Looking at the sky is the act of a visionary. Raising your head, measuring the distance, that sense of inter-connectedness as you imagine all those other places you could be at that same time, if you just had made some different choices, or been given a different set of circumstances. Not to say that you aren’t happy where you are.
I’m at a crayfish party by the lake. Around the long table, friends and neighbours are toasting and singing, happily devouring those red, shining bodies and piling up their empty husks in rows on their plates. I don’t know what makes me look up from the carnage, but I do, and the sky looks strange and beautiful and lit from behind, like the adularescence of an indian moonstone. And I realise that the sun is setting behind the clouds, creating this effect, a little earlier each day. There’s a coolness in the air that speaks of seasons changing.

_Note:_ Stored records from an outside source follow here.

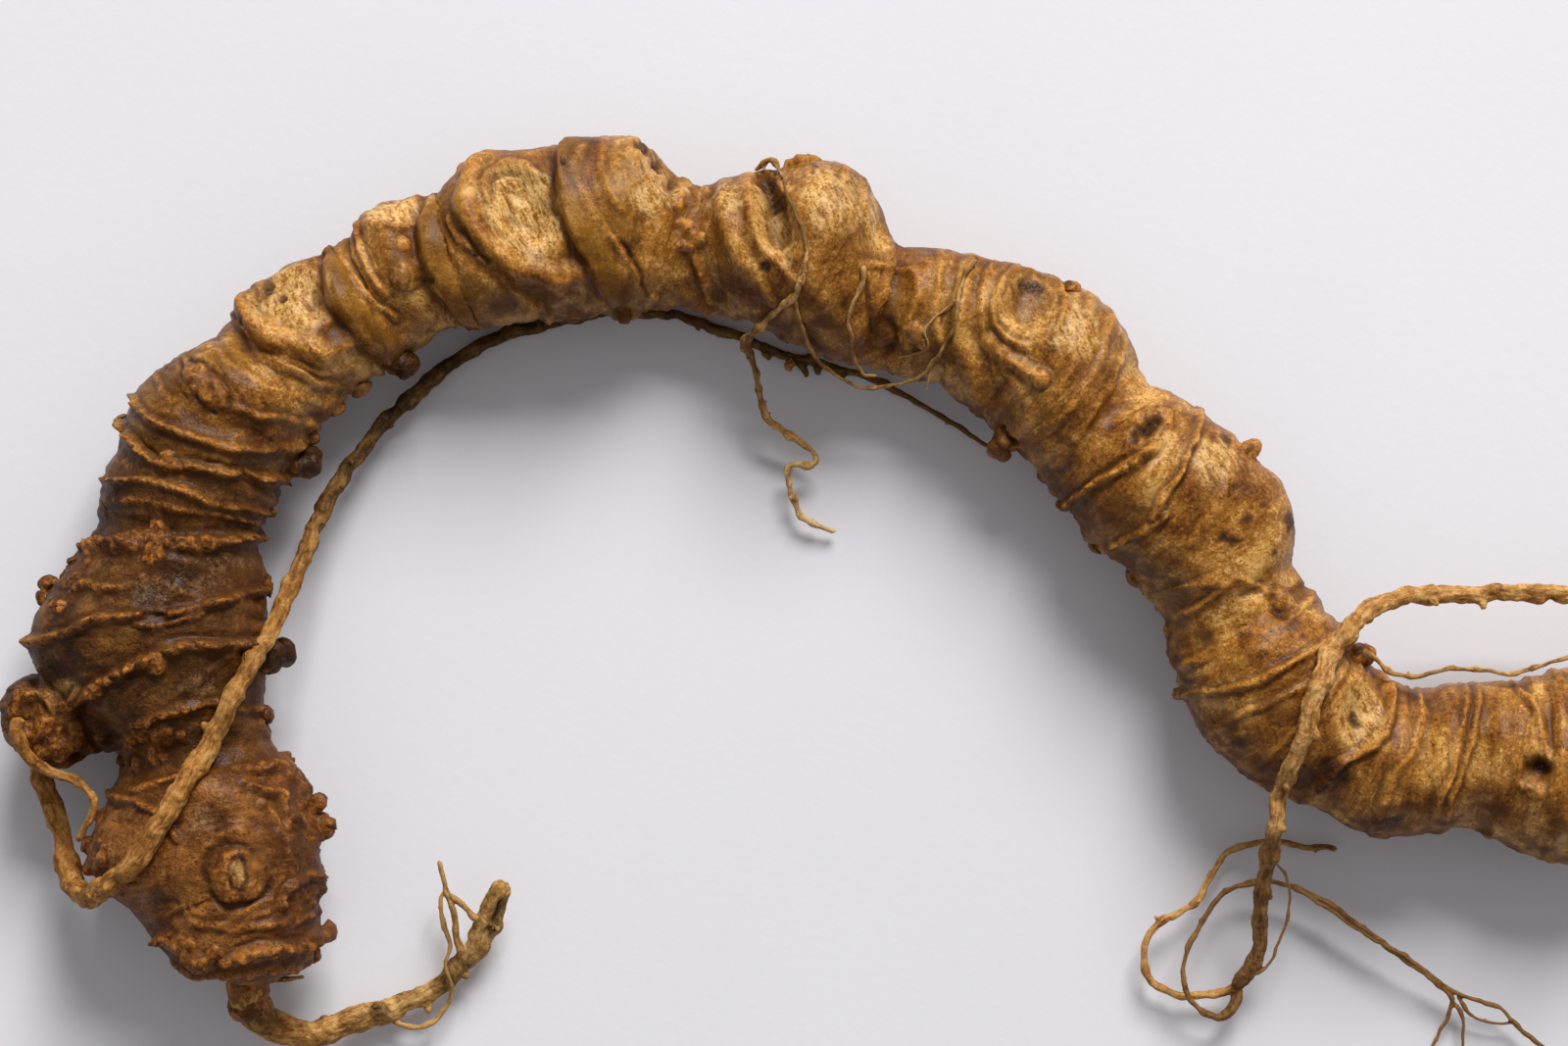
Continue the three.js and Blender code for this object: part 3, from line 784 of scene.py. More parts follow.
# ---- the rhizome's tables
# Sections from the old end to the young end: a point on the outer edge, the point across from it on the
# inner edge, and the height of the underside.
SECTIONS = (
    (-73.5, -37.6, -64, -38, 2.6), (-76.5, -36.2, -62.6, -36.8, 1.2), (-80, -33, -62, -33.5, 0.4),
    (-83.8, -29.5, -62.2, -29.8, -0.7), (-86, -25.8, -62, -26.2, -1), (-85, -22, -62, -22.3, -0.7),
    (-83.2, -18.5, -64.2, -18, 0.5), (-83, -15, -67, -14, 1.2), (-85.2, -11.5, -68.4, -10, 1),
    (-90.4, -7.4, -68, -6.5, 0.4), (-91.8, -3.9, -67.4, -2.5, -0.2), (-90.6, 0, -68, 2, 0.2),
    (-87.6, 3.5, -68.4, 5, 0.6), (-85.2, 7, -68, 7.5, 1), (-84.8, 11, -66.9, 9.6, 0.9),
    (-83.8, 14.5, -65.6, 12.7, 0.8), (-82.6, 18.2, -63.8, 15.8, 0.8), (-80.8, 22.2, -62.4, 18.2, 0.6),
    (-77.3, 24.6, -60.6, 19.9, 0.8), (-73.8, 26.7, -59.3, 21.3, 1.1), (-71.3, 30, -57.6, 22.6, 0.8),
    (-68.4, 32.7, -55.8, 23.6, 0.6), (-64.8, 35.1, -53.9, 25.2, 0.6), (-61.6, 36, -52.2, 26.2, 0.8),
    (-59, 38.6, -50.5, 27.1, 0.6), (-56.4, 41.2, -48.6, 27.8, 0.4), (-52.6, 42, -46.6, 28.2, 0.5),
    (-50.2, 41.8, -44.8, 28.3, 0.6), (-47, 45, -42.5, 28.5, 0.2), (-43, 46.4, -39.5, 28.8, -0.3),
    (-38, 47, -36.5, 29, -0.9), (-33.2, 47.8, -33.2, 29.4, -0.9), (-29.2, 46.8, -30, 30.1, -0.2),
    (-25.6, 43.8, -27, 30.2, 0.9), (-23, 42.9, -24, 29.6, 1.1), (-18.8, 44.2, -20, 28.8, 0.6),
    (-14, 44.7, -16.5, 27.4, 0.3), (-9.4, 45, -13, 25.6, 0), (-6.2, 41.4, -9.5, 24.6, 0.5), (-4, 37, -6.5, 23.9, 1.3),
    (0, 36.5, -3, 23.2, 1.2), (3.4, 35.8, 0.5, 22.2, 1), (8.4, 34.8, 3.5, 20.3, 0.6), (13.4, 32.9, 6.6, 17.6, -0.4),
    (17.8, 30.6, 10, 14.2, -0.9), (20.3, 26.8, 12.5, 11.2, -0.5), (21.8, 22.8, 14.6, 8.7, 0.8),
    (25.4, 21.3, 16.7, 5.9, 0.4), (30.4, 17.6, 19.2, 4, 0.4), (33.9, 14.2, 21.2, 1.7, 0.2),
    (36.6, 9.3, 23.3, -0.9, 0.5), (36.9, 4.4, 24.3, -3.7, 1.1), (39.4, 0.6, 24.8, -7.2, 0.9),
    (42, -2.8, 26.4, -11.6, 0.5), (44.4, -5.7, 29.2, -15.2, 0.3), (46.5, -7.5, 33.2, -18.8, 0.3),
    (49, -8.5, 39.2, -21.2, 0.5), (51.2, -8.5, 44.5, -23.6, 0.3), (54, -7.8, 49.4, -23.8, 0.4),
    (58, -7.9, 54, -23, 0.8), (61, -7.6, 58.7, -25, -0.3), (65, -6.4, 63.6, -26.8, -0.9), (69.6, -6, 69.2, -26, -0.8),
    (73.6, -8, 73.8, -23.4, 0.6), (78.2, -6.4, 77.8, -22.4, 0.5), (83.4, -4.6, 82, -20.6, 0.1),
    (89.2, -5.2, 88, -18.4, 0.5), (94.9, -8, 94.6, -15.2, 2.2),
)

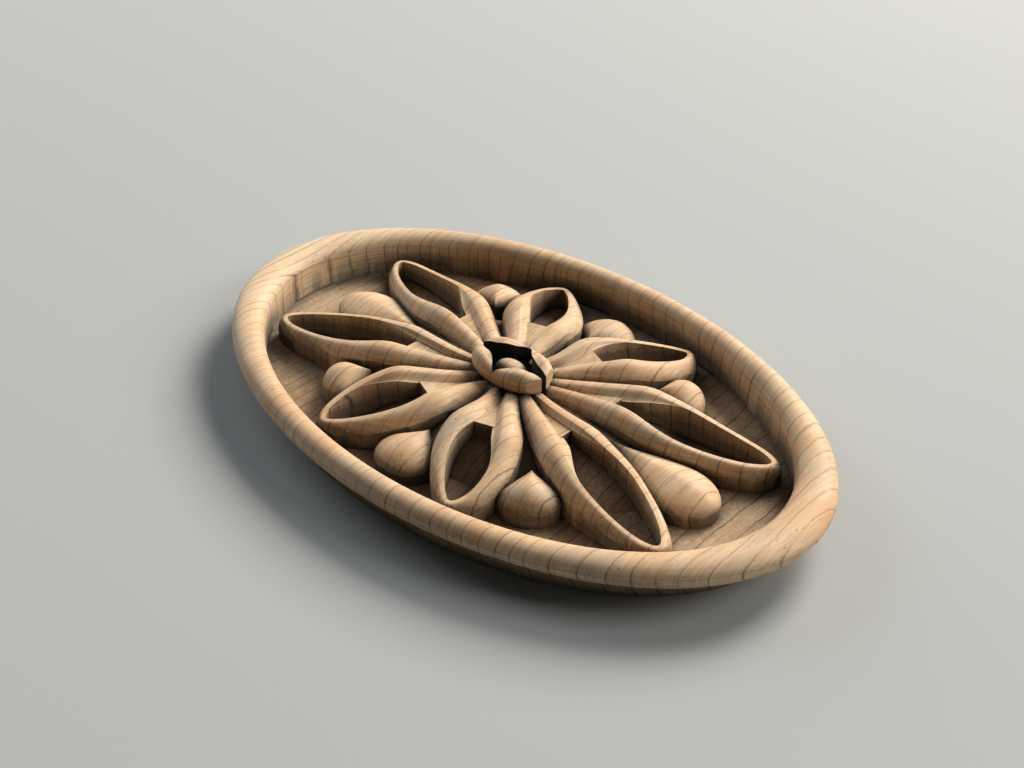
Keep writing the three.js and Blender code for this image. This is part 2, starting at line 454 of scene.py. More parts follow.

Later it starts to rain. First, just a drop or two, but then an almost monsoon-like shower. The table is hurriedly cleared from plates and food and glasses and cutlery and empty bottles and trash and that one person who never stops drinking when he should and it’s amazing that everything somehow gets back to the place it belongs. More or less, at least.
The rain is cold on my skin, but the lake is still warm when I step into it. The water is darker than black. I’m floating on my back looking up at the sky that set a few hours ago. It’s a strange sensation. It feels as if I’m suspended from some high point, looking down into some universe rather than the other way around. I guess it all depends on your point of view.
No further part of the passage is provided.